Bund Naturschutz fordert Verbot von Beschneiung
- Die Kritiker: Der Bund Naturschutz (BN), der auch wegen der Energiekrise für diese Saison ein generelles Verbot der Beschneiung gefordert hatte, sieht sich in seiner Kritik bestätigt: „Die weißen Kunstschneebänder in der grünen Landschaft sind absurd“, sagt BN-Regionalreferent Thomas Frey. In tiefen und mittleren Lagen habe es einen Großteil des künstlich erzeugten Schnees wieder weggeregnet. „Das ist Energieverschwendung“, schüttelt Frey den Kopf. Mit anderen Naturschutzverbänden fordert der BN, Beschneiungsanlagen nicht mehr im Zuge der Seilbahnförderung im Freistaat zu bezuschussen. Eine finanzielle Hilfe solle es nur noch dann geben, wenn beispielsweise mit der Modernisierung einer Bergbahn keine Kapazitätserweiterung verbunden und ein guter Anschluss an den Nahverkehr gegeben ist.

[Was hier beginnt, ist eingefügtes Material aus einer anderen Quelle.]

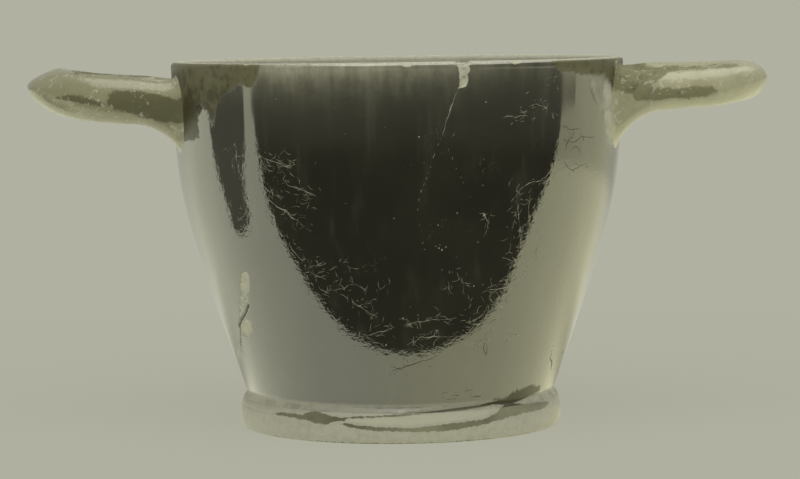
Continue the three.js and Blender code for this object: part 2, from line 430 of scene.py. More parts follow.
def photoRay(pixel):
    right, up, forward = cameraAxes()
    width, height = cameraFit["imageSize"]
    across = (pixel[0] - width / 2) / cameraFit["focalPixels"]
    down = (pixel[1] - height / 2) / cameraFit["focalPixels"]
    return np.array(cameraFit["place"]), np.array(forward + right * across - up * down)


def wallPlace(pixel):  # a pixel to its place round the wall and its height, in mm
    start, way = photoRay(pixel)
    reach = np.arange(1230.0, 1372.0, 0.05)
    points = start + reach[:, None] * way
    inside = np.hypot(points[:, 0], points[:, 1]) <= wallRadius(points[:, 2])
    hit = points[np.argmax(inside)] if inside.any() else points[-1]
    return math.atan2(hit[0], -hit[1]) * arcRadius, min(hit[2], bowlShape["height"])


def pixelsOf(points):  # places in mm to pixels of the photograph
    right, up, forward = cameraAxes()
    away = points - np.array(cameraFit["place"])
    scale = cameraFit["focalPixels"] / (away @ np.array(forward))
    width, height = cameraFit["imageSize"]
    return width / 2 + away @ np.array(right) * scale, height / 2 - away @ np.array(up) * scale


def placesOf(pixels):
    return np.array([wallPlace(p) for p in pixels])


def distanceToLine(arc, height, line):
    best = np.full(len(arc), 1e9)
    for (x0, y0), (x1, y1) in zip(line[:-1], line[1:]):
        dx, dy = x1 - x0, y1 - y0
        t = np.clip(((arc - x0) * dx + (height - y0) * dy) / (dx * dx + dy * dy + 1e-12), 0, 1)
        best = np.minimum(best, np.hypot(arc - x0 - t * dx, height - y0 - t * dy))
    return best


def insidePolygon(arc, height, outline):
    inside = np.zeros(len(arc), bool)
    x1, y1 = outline[-1]
    for x2, y2 in outline:
        crosses = (y1 > height) != (y2 > height)
        with np.errstate(divide="ignore", invalid="ignore"):
            cut = (x2 - x1) * (height - y1) / (y2 - y1) + x1
        inside ^= crosses & (arc < cut)
        x1, y1 = x2, y2
    return inside


def patchField(arc, height, outline):  # distance to the outline, more than 0 inside
    closed = np.vstack([outline, outline[:1]])
    away = distanceToLine(arc, height, closed)
    return np.where(insidePolygon(arc, height, outline), away, -away)


# Chips, flakes and wear of the bowl, with painted shade, highlight and reflection

damage = {
    "rimChip": [(456, 56), (472, 56), (470, 65), (469, 71), (468, 76), (468, 83), (466, 86), (459, 88),
                (460, 77), (460, 74), (457, 65)],
    "flakeUpper": [(242, 273), (246, 272), (249, 276), (249, 290), (247, 294), (242, 295), (240, 285)],
    "flakeMiddle": [(241, 296), (248, 295), (248, 305), (243, 313), (240, 318), (239, 306)],
    "flakeLower": [(241, 324), (246, 320), (251, 322), (252, 331), (247, 336), (241, 334)],
    "gouge": [(248, 305), (245, 313), (241, 319), (239, 325)],
    "hairLine": [(240, 327), (241, 338), (241, 350)],
    "baseChip": [(237, 349), (239, 350), (240, 358), (238, 357)],
    "rimNicks": [(245, 64, 1.0), (300, 63, 0.7), (405, 65, 1.6), (409, 66, 1.2), (515, 62, 1.5),
                 (519, 62, 1.0), (572, 58, 0.8), (617, 62, 1.7), (620, 67, 2.3), (559, 76, 0.8)],
    # Worn brown slip by the handle roots; the lower tongue of the left patch also paints the shade by the left root.
    "brownLeft": [(165, 50), (260, 50), (258, 76), (252, 86), (246, 88), (242, 82), (234, 88), (224, 96),
                  (216, 104), (213, 130), (207, 112), (200, 103), (196, 106), (198, 118), (199, 138), (188, 142),
                  (165, 140)],
    "brownRight": [(535, 50), (549, 62), (556, 68), (564, 71), (576, 73), (586, 74), (598, 77), (603, 74),
                   (611, 79), (614, 86), (622, 90), (640, 92), (640, 50)],
    # Pale patches by the right root: a painted reflection of the paper, partly dust.
    "paleRootPatches": [
        (0.62, [(588, 76), (604, 75), (611, 82), (613, 92), (608, 114), (600, 112), (592, 92)]),
        (1.0, [(603, 80), (609, 82), (613, 92), (618, 110), (617, 130), (612, 152), (606, 140), (603, 110)]),
        (1.0, [(615, 60), (620, 61), (622, 69), (618, 70), (614, 65)]),
    ],
    "chipDepth": 1.0,
    "flakeDepth": 0.45,
    "middleDepth": 0.3,
    "gougeDepth": 0.9,
    "lipPaleOutside": 169.1,  # height above which the lip is painted as pale clay, mm: partly worn clay, partly a painted highlight along the lip
    "lipPaleInside": 164.2,
    "filmTop": 166.0,  # the thin grey film under the lip
    "filmFade": 6.6,
    # How strong it is by x in mm.
    "filmAcross": [(-104, 0.3), (-82, 0.35), (-70, 0.55), (-50, 0.95), (-20, 0.75), (20, 0.48), (60, 0.22),
                   (104, 0.12)],
    "collarTop": 17.0,  # below this the wall over the ring is painted pale, a painted reflection of the paper, mm
    "collarPale": [(0.0, 0.5), (0.5, 0.7), (1.0, 1.0)],  # how pale that painted reflection is, from the front to the sides
    "streakLow": 34.0,  # where the wheel left strong lines, mm
    "streakHigh": 62.0,
}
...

- Droht dem Winter der Totalausfall? Für Winterfreunde klingt es schlecht, für die Bewältigung der Energiekrise gut: „Hoffnung auf eine längere Kälteperiode kann ich nicht machen“, sagt Meteorologe Schug. Laut Langfrist-Berechnungen werde der gesamte Januar und auch der Februar deutlich milder als im langjährigen klimatologischen Mittel ausfallen. Gleichwohl wird ab den mittleren Berglagen des Allgäus in den nächsten Tagen reichlich Schnee fallen.